Clare researches the history of the system and talks to descendants of those children adopted by the Sheffield Guardians . 

She looks at their school reports and finds out what happened to the children after they left their 'scattered home'.

The system was called 'utopian' by the Victorians, and copied all over Britain. It was seen as a successful way of removing the children away from the pauperisation effects of the workhouse - but the children were often parted from their parents just because they were poor.


Detail of Fitzalan Square, 1935
Clare discovers how to research recent history as she tracks down the stories of the children of the scattered homes and learns of their fate."**

There will be much that will strike home with anyone who has a family member who was a BHC.

One contributor  said of her grandmother that "not much love was given out" but then she had not "experienced much love".  

Many of those remembering grandparents who had been in care commented on how they seldom talked of their time in the homes.

C&A Fitzalan Square, 1935
There is also that all too familiar attitude from the people of plenty and their political representatives that such care was a double edged, and that if those homes were too comfortable poor parents would seek to place their children there to avoid their responsibilities.

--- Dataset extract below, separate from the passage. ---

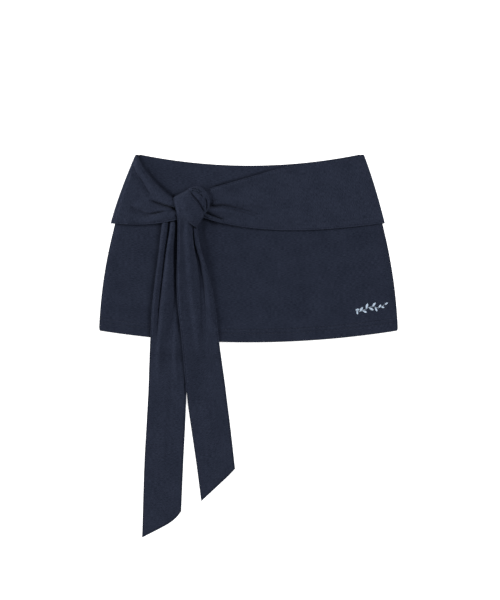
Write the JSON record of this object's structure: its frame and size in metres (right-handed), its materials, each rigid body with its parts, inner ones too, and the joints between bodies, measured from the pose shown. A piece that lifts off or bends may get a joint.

Not that some of the homes were such havens, and in once case a young girl called Ada had her name changed to Ida just because of the confusion that arise because there was already an Ada living there.

That said we should never forget that in some cases children taken into care were in real danger.

So the programme draws on the Magistrates Records to highlight one family where the children were judged to have been neglected for some time that they were "very dirty" and as consequence both parents were sentenced to three and four months in prison.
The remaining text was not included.